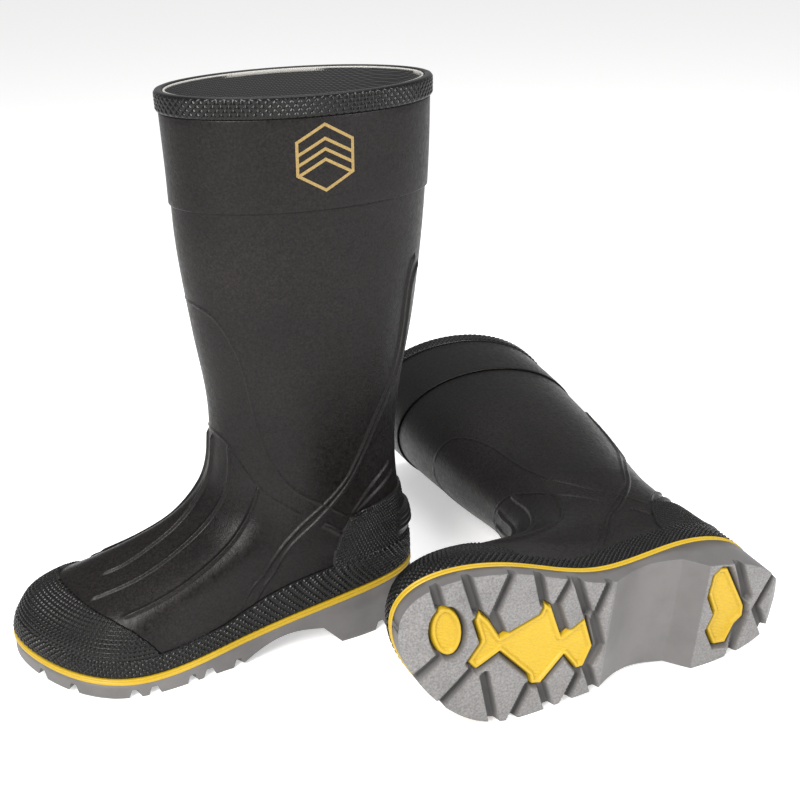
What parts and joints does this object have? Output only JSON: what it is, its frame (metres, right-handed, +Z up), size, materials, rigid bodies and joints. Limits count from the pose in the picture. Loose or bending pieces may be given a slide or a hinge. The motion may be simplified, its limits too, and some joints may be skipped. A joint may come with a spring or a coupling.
{
  "type": "pair of firefighter rubber safety boots",
  "caption": "Knee-high black rubber fire boots with steel toes, kick-off heel lugs and a cleated dual-density sole; one boot stands, the other lies on its side",
  "frame": {"origin": "bottom centre of the pair's bounding box, on the ground", "axes": "+Z up; the standing left boot points along -X with its outer side towards -Y; the right boot lies on its outer side with its sole towards -Y"},
  "size_m": [0.52, 0.4176, 0.4014],
  "materials": {
    "shell_rubber": "satin moulded rubber, charcoal black",
    "guard_rubber": "textured moulded rubber, black",
    "yellow_rubber": "satin moulded rubber, bright yellow",
    "grey_rubber": "matte moulded rubber, warm grey",
    "knit_lining": "off-white knitted sock bonded to the inside",
    "footbed_foam": "dark foam with a textile face",
    "insole_board": "pressed fibre board",
    "steel": "pressed and hardened steel, matte",
    "strip_rubber": "soft rubber strip",
    "gold_print": "dull gold ink"
  },
  "bodies": {
    "standing_boot": {"cuff_band_left": "shell_rubber", "emblem_left": "gold_print", "footbed_left": "footbed_foam", "foxing_inner_left": "guard_rubber", "foxing_outer_left": "guard_rubber", "heel_guard_left": "guard_rubber", "insole_board_left": "insole_board", "kick_off_lug_left": "guard_rubber", "lining_left": "knit_lining", "midsole_left": "yellow_rubber", "outsole_left": "grey_rubber", "rim_binding_left": "guard_rubber", "shank_left": "steel", "steel_toe_cap_left": "steel", "toe_cap_strip_left": "strip_rubber", "toe_guard_left": "guard_rubber", "tread_pad_ball_left": "yellow_rubber", "tread_pad_heel_left": "yellow_rubber", "tread_pad_toe_left": "yellow_rubber", "upper_shell_left": "shell_rubber"},
    "lying_boot": {"cuff_band_right": "shell_rubber", "emblem_right": "gold_print", "footbed_right": "footbed_foam", "foxing_inner_right": "guard_rubber", "foxing_outer_right": "guard_rubber", "heel_guard_right": "guard_rubber", "insole_board_right": "insole_board", "kick_off_lug_right": "guard_rubber", "lining_right": "knit_lining", "midsole_right": "yellow_rubber", "outsole_right": "grey_rubber", "rim_binding_right": "guard_rubber", "shank_right": "steel", "steel_toe_cap_right": "steel", "toe_cap_strip_right": "strip_rubber", "toe_guard_right": "guard_rubber", "tread_pad_ball_right": "yellow_rubber", "tread_pad_heel_right": "yellow_rubber", "tread_pad_toe_right": "yellow_rubber", "upper_shell_right": "shell_rubber"}
  },
  "joints": [
    {"name": "right_boot_lift", "type": "slide", "parent": "standing_boot", "child": "lying_boot", "axis": [0, 0, 1], "range_m": [0, 0.42]}
  ]
}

--

Task to carry out:
Reproduce the material in full, with no word added or dropped.

The output:
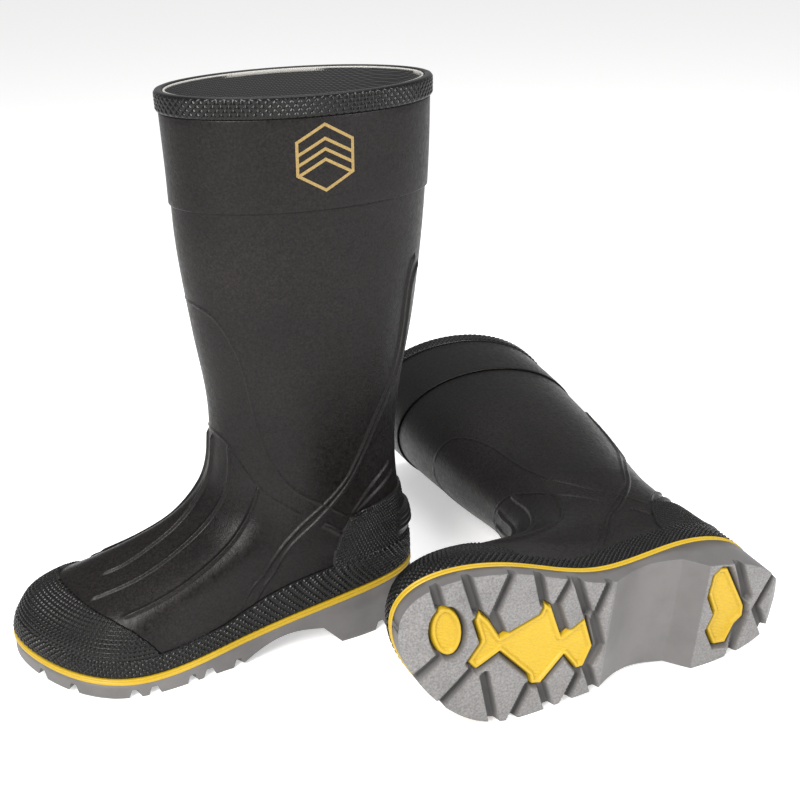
What parts and joints does this object have? Output only JSON: what it is, its frame (metres, right-handed, +Z up), size, materials, rigid bodies and joints. Limits count from the pose in the picture. Loose or bending pieces may be given a slide or a hinge. The motion may be simplified, its limits too, and some joints may be skipped. A joint may come with a spring or a coupling.
{
  "type": "pair of firefighter rubber safety boots",
  "caption": "Knee-high black rubber fire boots with steel toes, kick-off heel lugs and a cleated dual-density sole; one boot stands, the other lies on its side",
  "frame": {"origin": "bottom centre of the pair's bounding box, on the ground", "axes": "+Z up; the standing left boot points along -X with its outer side towards -Y; the right boot lies on its outer side with its sole towards -Y"},
  "size_m": [0.52, 0.4176, 0.4014],
  "materials": {
    "shell_rubber": "satin moulded rubber, charcoal black",
    "guard_rubber": "textured moulded rubber, black",
    "yellow_rubber": "satin moulded rubber, bright yellow",
    "grey_rubber": "matte moulded rubber, warm grey",
    "knit_lining": "off-white knitted sock bonded to the inside",
    "footbed_foam": "dark foam with a textile face",
    "insole_board": "pressed fibre board",
    "steel": "pressed and hardened steel, matte",
    "strip_rubber": "soft rubber strip",
    "gold_print": "dull gold ink"
  },
  "bodies": {
    "standing_boot": {"cuff_band_left": "shell_rubber", "emblem_left": "gold_print", "footbed_left": "footbed_foam", "foxing_inner_left": "guard_rubber", "foxing_outer_left": "guard_rubber", "heel_guard_left": "guard_rubber", "insole_board_left": "insole_board", "kick_off_lug_left": "guard_rubber", "lining_left": "knit_lining", "midsole_left": "yellow_rubber", "outsole_left": "grey_rubber", "rim_binding_left": "guard_rubber", "shank_left": "steel", "steel_toe_cap_left": "steel", "toe_cap_strip_left": "strip_rubber", "toe_guard_left": "guard_rubber", "tread_pad_ball_left": "yellow_rubber", "tread_pad_heel_left": "yellow_rubber", "tread_pad_toe_left": "yellow_rubber", "upper_shell_left": "shell_rubber"},
    "lying_boot": {"cuff_band_right": "shell_rubber", "emblem_right": "gold_print", "footbed_right": "footbed_foam", "foxing_inner_right": "guard_rubber", "foxing_outer_right": "guard_rubber", "heel_guard_right": "guard_rubber", "insole_board_right": "insole_board", "kick_off_lug_right": "guard_rubber", "lining_right": "knit_lining", "midsole_right": "yellow_rubber", "outsole_right": "grey_rubber", "rim_binding_right": "guard_rubber", "shank_right": "steel", "steel_toe_cap_right": "steel", "toe_cap_strip_right": "strip_rubber", "toe_guard_right": "guard_rubber", "tread_pad_ball_right": "yellow_rubber", "tread_pad_heel_right": "yellow_rubber", "tread_pad_toe_right": "yellow_rubber", "upper_shell_right": "shell_rubber"}
  },
  "joints": [
    {"name": "right_boot_lift", "type": "slide", "parent": "standing_boot", "child": "lying_boot", "axis": [0, 0, 1], "range_m": [0, 0.42]}
  ]
}